After a little interlude, here is the next installment of stuff I made for the war of 1866 in Bohemia. To add interest I have posed the buildings with figures of both armies that I converted and painted.
The first building is what's called a Speicher in German, meaning a food store, meant to protect grain and other foodstuffs from damp and vermin. You get them in Bohemia and some parts of Germany. The principle is that the ground floor is built of stone and has no outside access. The only door is upstairs, accessed by steps, and there would be internal stairs leading down to the ground floor and up to another floor. The troops here are an Austrian 4-pounder, Infantry Regiment 15 and a brigade command group. The gun is scratchbuilt and the figures are all heavy conversions.
The roof of the Speicher was created out of a shingle roof from some German model railway kit. The infantry regiment is that named after the Duke of Nassau, whose name (Hzg. v. Nassau) you can see on the flag cover, worn over the standard-bearer's shoulder. As well as the general splendour of the Austrian colours, each had a magnificent collection of streamers and tassles. These figures started as Helion/ Northstar, but at the time they only had Hungarian infantry, so the trousers are done with Greenstuff. The arms and rifles come from a Perrys plastic ACW set.

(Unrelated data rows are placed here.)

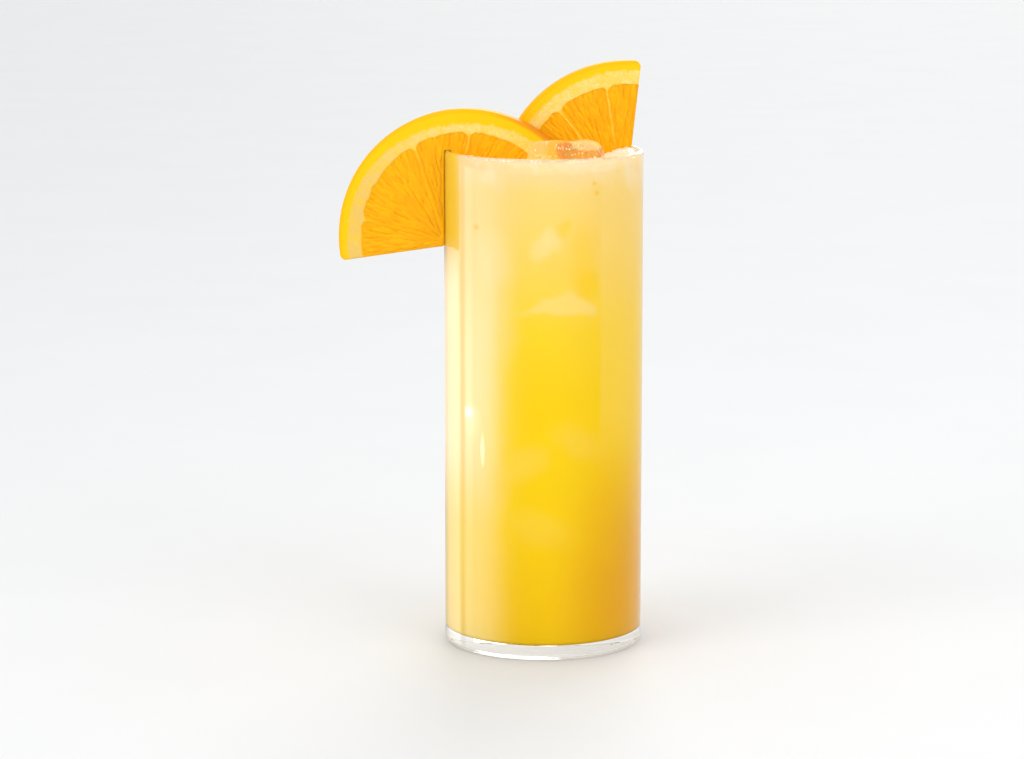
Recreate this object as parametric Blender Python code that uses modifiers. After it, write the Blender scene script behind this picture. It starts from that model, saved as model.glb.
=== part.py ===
"""A tall straight glass of iced orange juice with two half wheels of orange. Metres, +Z up.

The origin is the centre of the glass's underside. -Y is the front. The left half wheel hangs on
the rim by a slit, the right one stands in the drink, and one ice cube rises out of it in front.
"""

import math

import bmesh
import bpy
from mathutils import Matrix, Vector

# The glass
GLASS_RADIUS = 0.030
GLASS_HEIGHT = 0.1507
WALL = 0.0018
BASE_THICKNESS = 0.0043
FOOT_ROUNDING = 0.0016
FLOOR_ROUNDING = 0.0012
TURNED_STEPS = 72

# The drink
LEVEL_BELOW_RIM = 0.0030
MENISCUS = 0.0006
GAP = 0.0003

# The orange wheels, seen from the front. Angles are in degrees, anticlockwise from +X. The
# membranes meet at the core, which lies a little off the wheel's centre.
ZEST = 0.0026
PITH = 0.0045
CORE_RADIUS = 0.0022
MEMBRANE = 0.0009
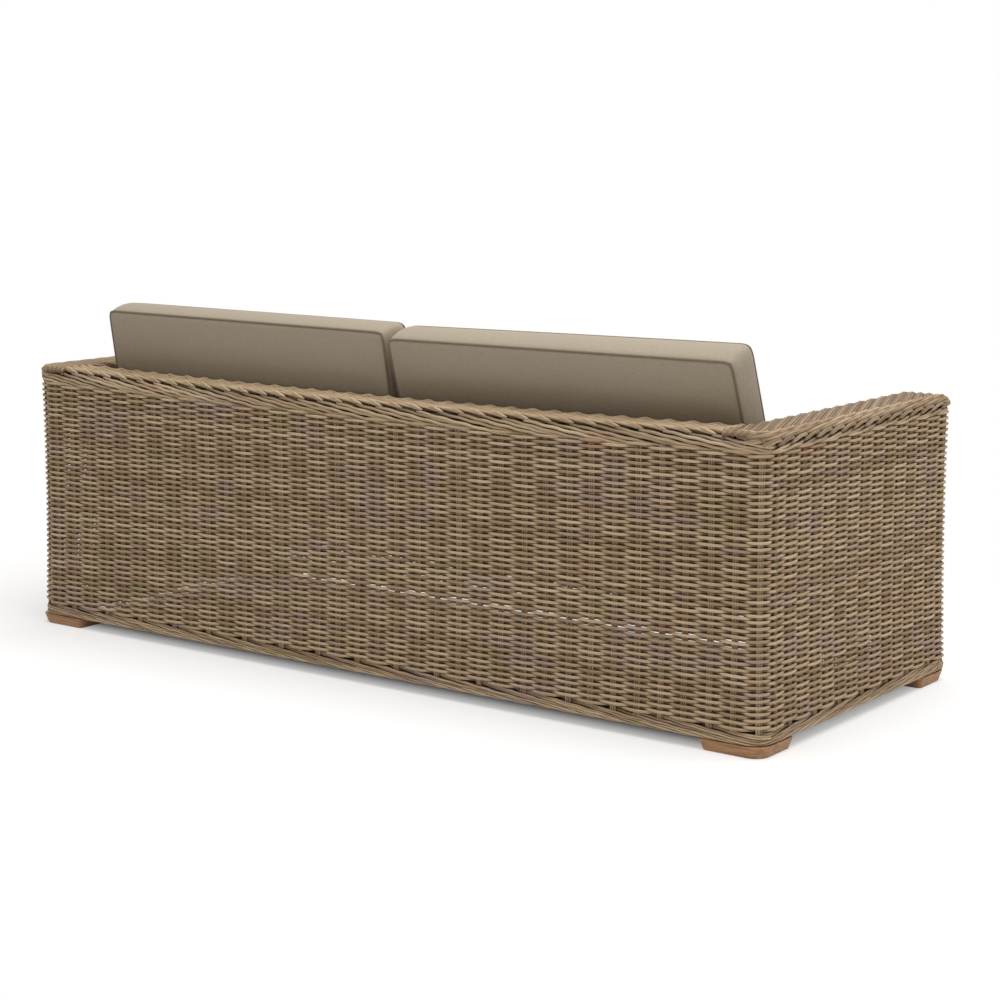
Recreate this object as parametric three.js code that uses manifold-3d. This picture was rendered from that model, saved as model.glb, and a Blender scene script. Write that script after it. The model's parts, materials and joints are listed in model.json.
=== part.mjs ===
// Woven garden sofa: round wicker over a welded tube frame, teak feet and four loose cushions.
// Millimetres, +Z up, the sitter faces -Y, origin on the floor under the middle of the plan.
// Left and right are the sitter's: left is +X.
import * as THREE from 'three';
import { mergeVertices } from 'three/addons/utils/BufferGeometryUtils.js';
import Module from 'manifold-3d';

// Overall sizes
const length = 2090; // along X, over the woven rims
const depth = 842; // along Y, over the woven rims
const armHeight = 648; // floor to the top of the rim
const fitGap = 0.3; // clearance between pieces that touch
const cutOverrun = 5; // how far a cutting body runs past what it cuts

// Woven walls
const weaveThickness = 12;
const rimWidth = 110; // top of an arm or of the back, roll included
const rimOverhang = 10; // the roll stands out this far from the weave
const rearCornerRadius = 45;
const frontCornerRadius = 22;
const cornerLead = 6; // straight run of the rear pieces past their corners
const waist = 5; // the weave draws in this much at mid height
const apronRecess = 25; // seat front behind the arm fronts
const backStakePitch = 56.5;
const sideStakePitch = 51.5;
const weaverPitch = 6.5; // height of one row of strands
const weaveRelief = 6; // a strand sinks this much behind a stake
const stakesPerFloat = 2; // the relief draws one float for so many real stakes and rows
const rowsPerFloat = 4;
const cornerSteps = 2;
const rimSteps = 10; // straight runs that draw the dip of the back rim

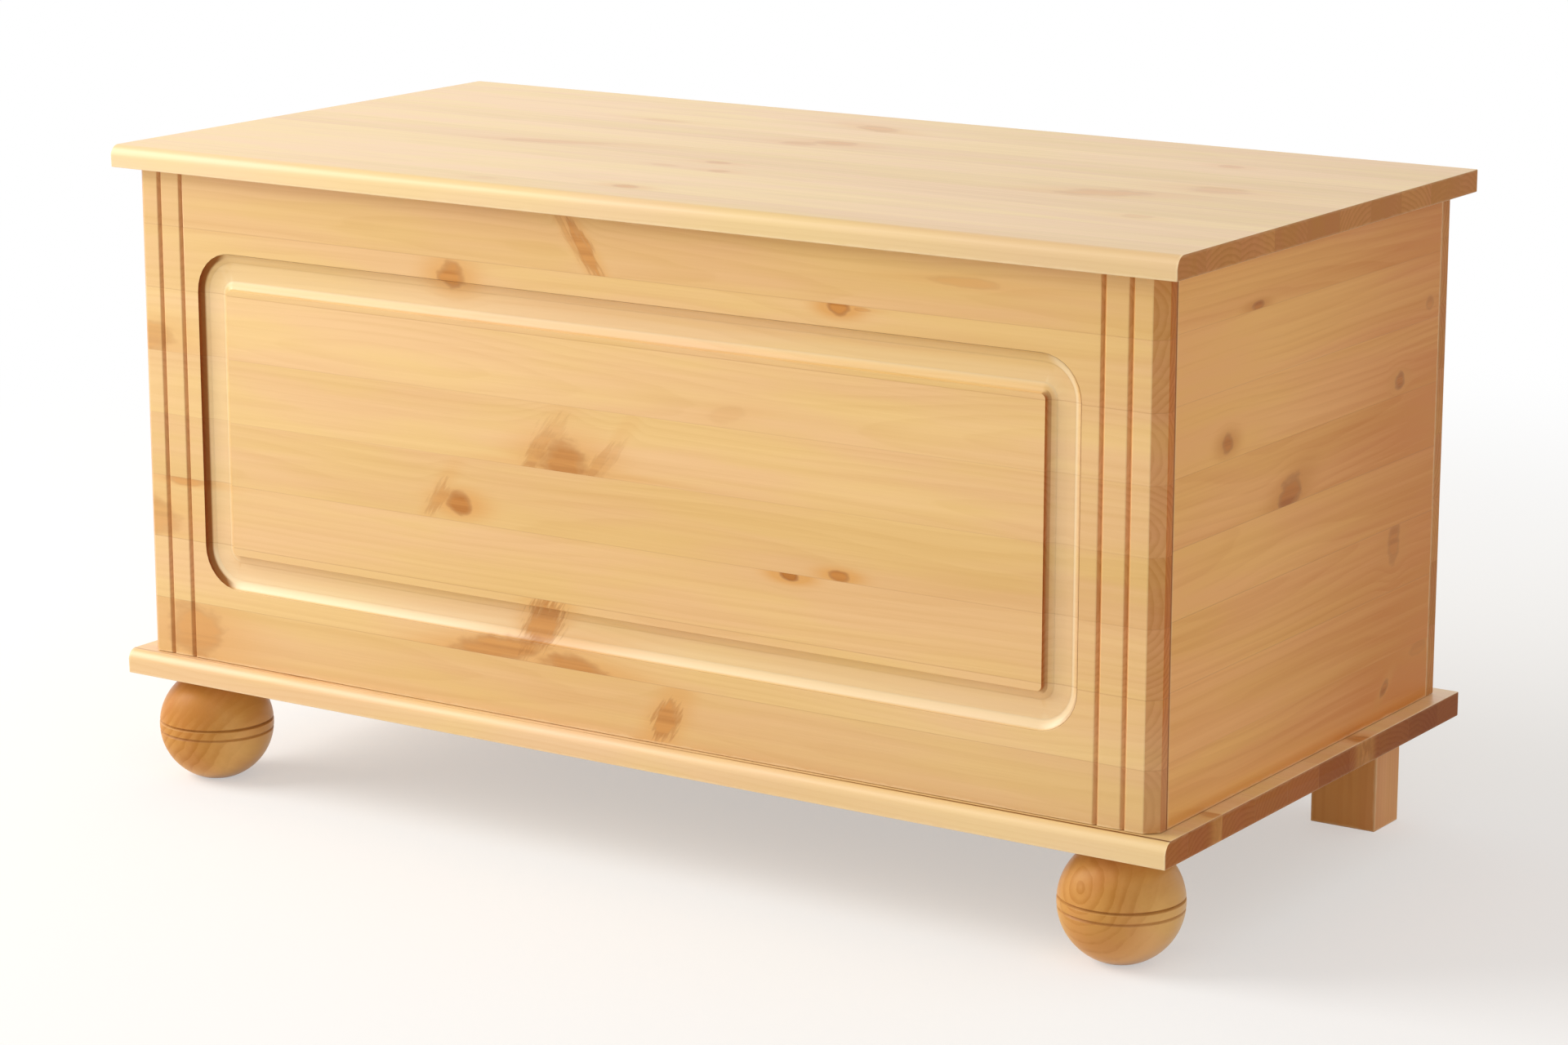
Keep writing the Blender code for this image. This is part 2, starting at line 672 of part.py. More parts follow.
stay_outline = bpy.data.curves.new("stay_arm", "CURVE")
stay_outline.dimensions = "2D"
stay_outline.fill_mode = "BOTH"
stay_outline.extrude = STAY_THICKNESS / 2
slot_radius = STUD_RADIUS + RUNNING
for outline in (
    round_ended(0, slot_far, STAY_WIDTH / 2),
    round_ended(slot_near, slot_far, slot_radius),
    round_ended(0, 0, PIVOT_RADIUS + RUNNING),
):
    spline = stay_outline.splines.new("POLY")
    spline.points.add(len(outline) - 1)
    spline.use_cyclic_u = True
    for point, place in zip(spline.points, outline):
        point.co = (*place, 1)
stay_arm = add("stay_arm", stay_outline, (arm_middle, pivot_y, pivot_z), ZINC, lid_hinge)
along_arm = (Vector((0, stud_y, stud_z)) - Vector((0, pivot_y, pivot_z))).normalized()
across_plate = Vector((1, 0, 0))
across_arm = across_plate.cross(along_arm)
stay_arm.rotation_euler = Matrix((along_arm, across_arm, across_plate)).transposed().to_euler()

# Pivot screw: from the outer side, through arm and washer into the batten
pivot_length = arm_outer + GAP - (BATTEN_SIDE - PIVOT_IN_BATTEN)
pivot_outline = [
    (0, PIVOT_HEAD_THICKNESS),
    (PIVOT_HEAD_TOP_RADIUS, PIVOT_HEAD_THICKNESS),
    (PIVOT_HEAD_RADIUS, 0),
    (PIVOT_RADIUS, 0),
    (PIVOT_RADIUS, -pivot_length + PIVOT_RADIUS),
    (0, -pivot_length),
]
pivot_place = (arm_outer + GAP, pivot_y, pivot_z)
outward = (1, 0, 0)
turned(
    "stay_pivot_screw",
    turned_shape("stay_pivot_screw", pivot_outline),
    pivot_place,
    ZINC,
    lid_hinge,
    SCREW_STEPS,
    outward,
)
pivot_bore = turned(
    "stay_pivot_bore",
    turned_shape(
        "stay_pivot_bore",
        [
            (0, PAST),
            (PIVOT_RADIUS + GAP, PAST),
            (PIVOT_RADIUS + GAP, -pivot_length + PIVOT_RADIUS),
            (0, -pivot_length - GAP),
        ],
    ),
    pivot_place,
    None,
    lid_hinge,
    SCREW_STEPS,
    outward,
)
cut(lid_battens["right"], pivot_bore)
washer_thickness = arm_inner - BATTEN_SIDE - 2 * GAP
washer = turned(
    "stay_washer",
    turned_shape(
        "stay_washer",
        [(0, washer_thickness), (WASHER_RADIUS, washer_thickness), (WASHER_RADIUS, 0), (0, 0)],
    ),
    (BATTEN_SIDE + GAP, pivot_y, pivot_z),
    ZINC,
    lid_hinge,
    BARREL_STEPS,
    outward,
)
cut(washer, pivot_bore)

# Slide stud: screwed into the side board, with a collar behind the arm and a head before it
collar = INNER_SIDE - arm_outer - 2 * GAP
neck = STAY_THICKNESS + 2 * GAP
stud_outline = [
    (0, collar + neck + STUD_HEAD_THICKNESS),
    (STUD_HEAD_TOP_RADIUS, collar + neck + STUD_HEAD_THICKNESS),
    (STUD_HEAD_RADIUS, collar + neck + STUD_HEAD_THICKNESS / 2),
    (STUD_HEAD_RADIUS, collar + neck),
    (STUD_RADIUS, collar + neck),
    (STUD_RADIUS, collar),
    (STUD_HEAD_RADIUS, collar),
    (STUD_HEAD_RADIUS, 0),
    (STUD_SHANK_RADIUS, 0),
    (STUD_SHANK_RADIUS, STUD_SHANK_RADIUS - STUD_IN_SIDE),
    (0, -STUD_IN_SIDE),
]
stud_place = (INNER_SIDE - GAP, stud_y, stud_z)
inward = (-1, 0, 0)
stud_shape = turned_shape("stay_stud", stud_outline)
turned("stay_stud", stud_shape, stud_place, ZINC, chest, BARREL_STEPS, inward)
stud_bore = turned(
    "stay_stud_bore",
    turned_shape(
        "stay_stud_bore",
        [
            (0, PAST),
            (STUD_SHANK_RADIUS + GAP, PAST),
            (STUD_SHANK_RADIUS + GAP, STUD_SHANK_RADIUS - STUD_IN_SIDE),
            (0, -STUD_IN_SIDE - GAP),
        ],
    ),
    stud_place,
    None,
    chest,
    BARREL_STEPS,
    inward,
)
cut(side_panels["right"], stud_bore)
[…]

Back to the Prussians. This is the other unit I did recently from the new Perry plastics, here in firing line poses. The sitting casualty figure is a North Star one, blended in with Perry details. The little buildings here are a bread oven and a planked shed, both mainly from German model railway items again. To be honest I don't really know if they had freestanding bread ovens in Bohemia, but it was such a nice model and compatible with the other buildings.
A closer shot of the Prussians. I do like to go to town with the bases these days, adding foliage tufts, long grass tufts and blending them in with static grass. I take a perverse delight in squeezing six figures and half the landscape onto each 45mm x 40mm base, because I have a downer on the modern trend for gi-normous bases, "overbasing" as I call it!
Here we have another feature of the Bohemian rural scene, a village inn. The portal or whatever you'd call it is common to virtually all inns there, and because they were thus marked out they mostly didn't bother to have a particular sign. This is odd, but it's what my research found. The hostelry is posed with a 4-pounder in aiming mode and a Jaeger battalion. I think these started life as Perrys Carlist War figures, but I did sculpt and cast my own heads for the very distinctive headgear.
The gun here is in loading mode, with the NCO "thumbing the vent". Junior NCO's wore this impressive arrangement of cords and pom-poms. The artillery branch of service was for centuries the pride of the Austrian army, and they did outstanding service in 1866, when the Prussian artillery was a bit rubbish. Something the Prussian/ German army was good at however was learning the right lessons, and they copied the Austrian artillery's methods in 1870, to decisive effect.
No sooner had I converted 30 Jaeger figures than North Star released perfectly nice figures for this troop type. so I had to have some of them too. The command base is Colonel Hertwek, who commanded a brigade at the battle of Skalitz bravely, although disastrously. Anyway, here we have the two types of well seen in the area, a well sweep for areas where water was just below the surface and the conventional wind-up type. This specific well was copied from a line drawing in Fontane's history of the campaign. Throughout the desperate action of Burkersdorf a village lad drew water for the hard-pressed Austrian defenders, and nice to relate, the trigger-happy Prussians managed not to injure him. The War of 1866 seems to have been conducted in a thoroughly gentlemanly manner, as wars go.